Borrowers hoping for reprieve from high interest rates may have to wait longer still with impending inflation data set to give the Reserve Bank clues on whether rate cuts can be contemplated.
In recent days, money markets have pushed out the timing of an expected easing in interest rates with the official cash rate now expected to remain at 4.35 per cent until the central bank’s September meeting.
Previously, markets were fully priced for a rate cut to 4.1 per cent in June.
Returning from his Christmas break, federal Treasurer Jim Chalmers played down fears that updated monthly inflation numbers for November, to be released on Wednesday, would dash hopes of earlier reprieve for household borrowers.
“These monthly rates can be volatile – that’s why we don’t get carried away in either direction,” Dr Chalmers told reporters in Brisbane.
“What we already know is that inflation has come off substantially since its quarterly peak before the 2022 election and since its annual peak around this time last year.”
The RBA’s inflation target is between 2 and 3 per cent.
According to consensus forecasts, Australia’s headline inflation rate is expected to have decelerated to 4.5 per cent in the year to November, down from 4.9 per cent in October.
The RBA, however, typically prefers to wait for the quarterly inflation readings, with fresh data for the three months to December to be released by the Bureau of Statistics on January 31.
The fresh reading will come ahead of the RBA’s next interest rate decision scheduled for February 6, its first of 2024, where it is widely expected to keep rates on hold.
Nevertheless, a surprise outcome could spur the RBA to defy market expectations and hike if views that rising services inflation and strong domestic demand need to be curtailed via higher interest rates.
Wages still heading in reverse
Releasing new analysis by Treasury, which showed aggregate wages growth was 4 per cent in the year to September – the fastest rate since 2009 – Dr Chalmers sought to take credit for the rise in workers’ earnings.
“Wages growth is absolutely central to our cost of living plan and these new numbers show that we’re making welcome and encouraging progress,” Dr Chalmers said.
However, adjusted for inflation, workers took a wages cut as prices growth, measuring 5.4 per cent over the same period, outstripped growth in Australians’ pay packets.
Despite the RBA’s inflation fighting campaign, which has produced 13 rate hikes since May 2022 totalling 4.25 per cent, price pressures in Australia have continued to exceed many other advanced economies.

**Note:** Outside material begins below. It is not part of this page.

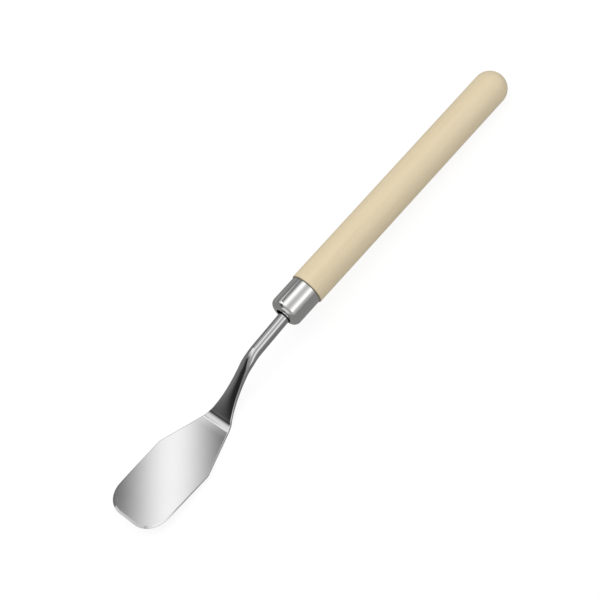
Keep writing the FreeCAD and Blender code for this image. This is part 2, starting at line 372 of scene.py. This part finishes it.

In the United States, headline inflation has eased to 3.1 per cent, while the United Kingdom is seeing prices growth of 3.9 per cent. Canada and Europe have recently recorded inflation of 3.1 per cent and 2.9 per cent, respectively.
But even as price pressures have eased overseas, investors are increasingly concerned that central banks won’t cut rates as aggressively as previously anticipated.
In the United States, traders have similarly delayed the timing of rate cuts by its central bank, the Federal Reserve, after a hotter-than-expected jobs report showed employers added 216,000 positions in December, keeping the unemployment rate at 3.7 per cent.
Money markets are now fully pricing a rate cut for May, having previously forecast easing from March.